İsa Parlak'ın, yalın bir dili, akıcı bir üslubu ile Anadolu insanının bitmeyen çilesini yüreklere işlediğini belirten Osman Gazi Kandemir kitabı; hem roman, hem tarih okumak isteyenlere tavsiye ediyor.

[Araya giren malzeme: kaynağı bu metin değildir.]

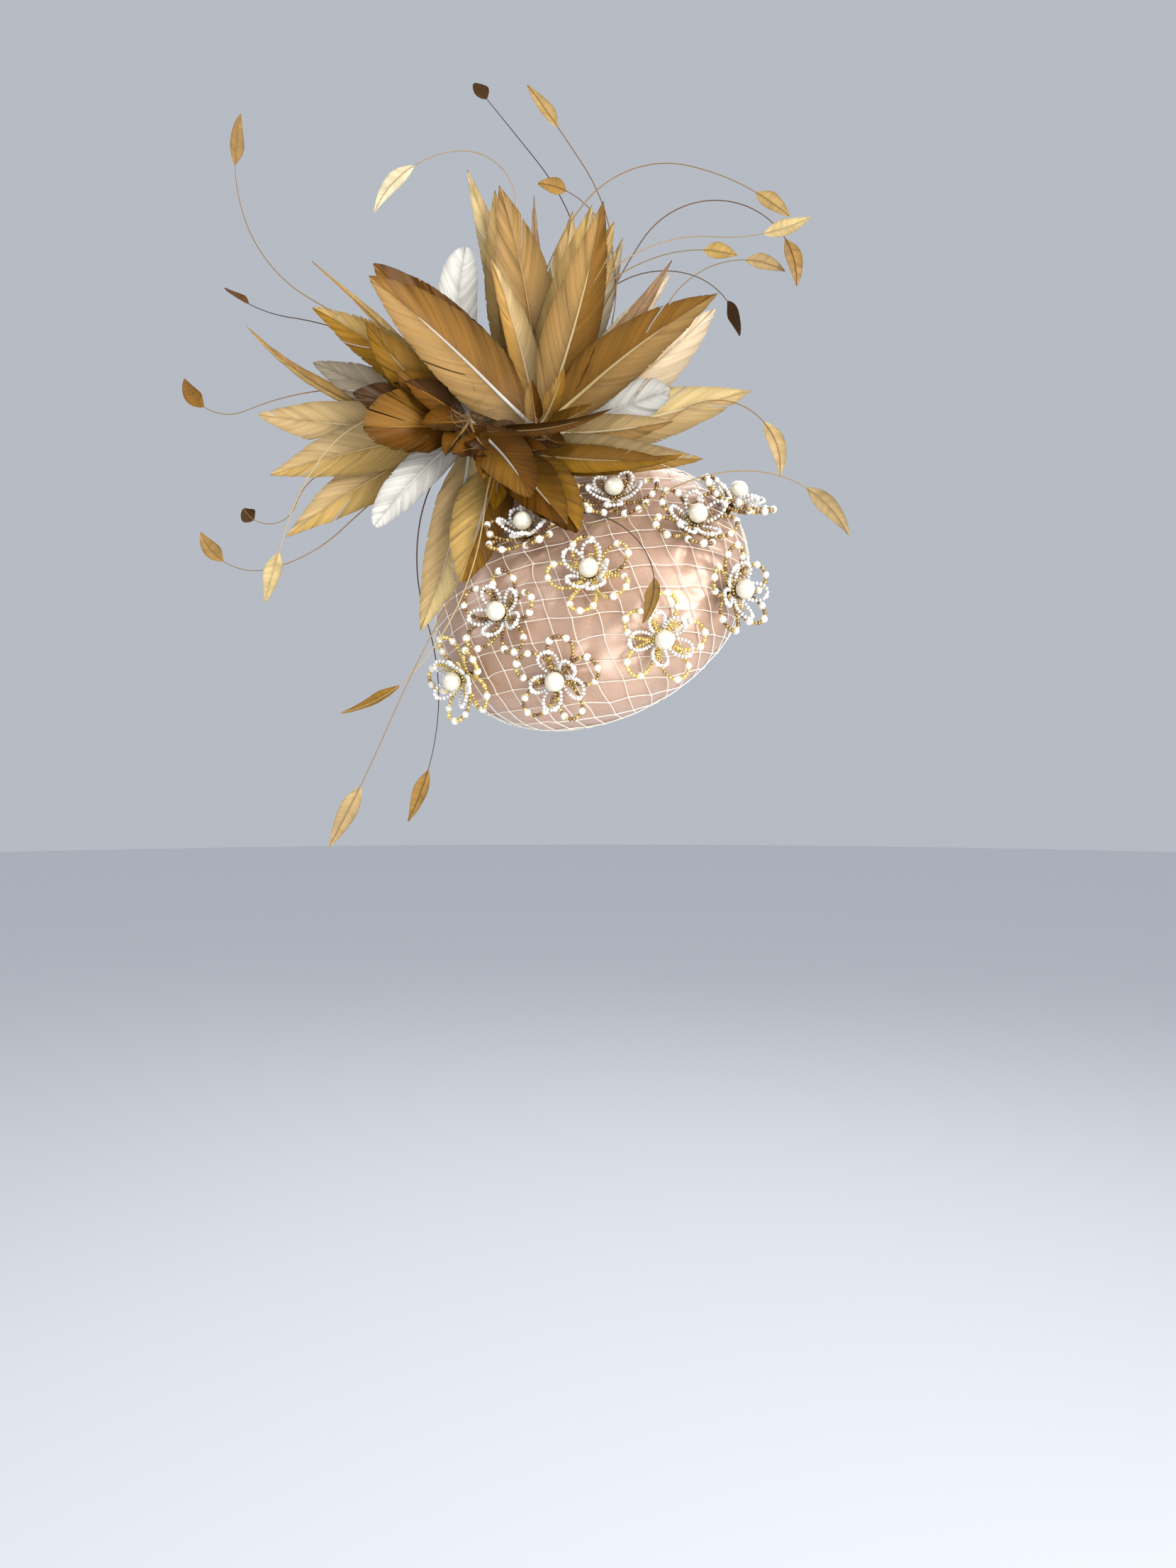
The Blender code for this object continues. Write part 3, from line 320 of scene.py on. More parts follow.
class Maker:
    """Collects the vertices, faces, colours and grain of one piece."""

    def __init__(self):
        self.points = []
        self.faces = []
        self.slots = []
        self.tones = []
        self.grains = []
        self.count = 0

    def add(self, points, faces, tone, slot=0, grain=None):
        """Add a shape: its points, its faces as rows of indices, its colour and its grain at each point."""
        points = np.asarray(points, dtype=float).reshape(-1, 3)
        tone = np.broadcast_to(np.asarray(tone, dtype=float), (len(points), 3))
        self.points.append(points)
        self.tones.append(tone)
        self.grains.append(points / MM if grain is None else grain.reshape(-1, 3))
        faces = np.asarray(faces) + self.count
        self.faces.append(faces)
        self.slots += [slot] * len(faces)
        self.count += len(points)

    def build(self, name, materials, replaced=(), smooth=True):
        """Make the object, and let it stand for the CAD nodes that it replaces."""
        mesh = bpy.data.meshes.new(name)
        # A repeated corner is dropped, which leaves triangles at a ball's poles.
        faces = [tuple(dict.fromkeys(face)) for block in self.faces for face in block.tolist()]
        mesh.from_pydata(np.vstack(self.points).tolist(), [], faces)
        tones = np.vstack(self.tones)
        colours = np.ones((len(tones), 4))
        colours[:, :3] = tones
        mesh.attributes.new("tone", "FLOAT_COLOR", "POINT").data.foreach_set("color", colours.ravel())
        grains = np.vstack(self.grains).ravel()
        mesh.attributes.new("grain", "FLOAT_VECTOR", "POINT").data.foreach_set("vector", grains)
        for material in materials:
            mesh.materials.append(material)
        mesh.polygons.foreach_set("material_index", self.slots)
        mesh.polygons.foreach_set("use_smooth", [smooth] * len(faces))
        mesh.update()
        piece = bpy.data.objects.new(name, mesh)
        bpy.context.scene.collection.objects.link(piece)
        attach(piece, BODY)
        if replaced:
            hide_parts(*replaced)
        return piece


def paint(name, light=1.0):
    """A colour of the palette as linear values, made lighter or darker by a factor."""
    srgb = np.asarray(PALETTE[name]) / 255
    linear = np.where(srgb <= 0.04045, srgb / 12.92, ((srgb + 0.055) / 1.055) ** 2.4)
    return np.clip(linear * light, 0, 1)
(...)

Post Kitap Tel:(0212) 512 70 20
***
KÜTÜPHANEMDEN
Modern devletin olmazsa olmazı
Anayasa, ülkemizde hemen her dönem tartışma konusu olan meseleler arasındadır. Bülent Tanör'ün "Osmanlı-Türk Anayasal Gelişmeleri" adlı kitabı anayasa ile millet olarak tanışma sürecimizi derli toplu ele alan bir kaynak eser. 1789'dan başlatılan anayasa maceramız 1980 yılına kadar getiriliyor. Kitabın ilk baskısı 1992'de yapılmış. 1998'de Yapı Kredi Yayınları'ndan yapılan 4. baskısı ise 2 bin adet basılmış. Çokuluslu Osmanlı İmparatorluğu'ndan yola çıkarak Türkiye'de Ulusal Devletin Kuruluşu ve çok partili rejim başlıkları altında anayasal değişme sorunlarına ışık tutan kitabının önsözünde Bülent Tanör şu görüşleri belirtiyor:
"Anayasa ve anayasacılık, Batı kökenli olgu ve kavramlardır. Bunların temelinde hak ve özgürlük talepleri (Siyasal Liberalizm) ile parlamentoculuk (Demokrasi)hareketleri yatar. 18. Yüzyıl sonlarında hemen hemen bütün Avrupa yerel meclisler geleneğini yaşatmış, ulusal parlamentolara geçiş sürecine girmişti. Batı dünyasında bu türden bir devrim yaşanırken, Osmanlı İmparatorluğu nasıl bir değişim içindeydi. Üç kısımdan oluşan bu kitap ilkin bu soruya ışık tutmaya çalışmaktadır: Çokuluslu Osmanlı İmparatorluğu. Bunu izleyen ikinci kısım, Türkiye'de ulusal devletin kuruluşu konusuna ayrılmıştır. Üçüncü ve sonuncu kısım çok partili rejim dönemine ilişkindir. Kronolojik olarak bu tablo, siyasal yenilenmenin öncülerinden olan III. Selim'in tahta çıktığı yıldan, 1879'dan başlar, bugünkü (1980) anayasal sistemin eşiğine kadar sürer."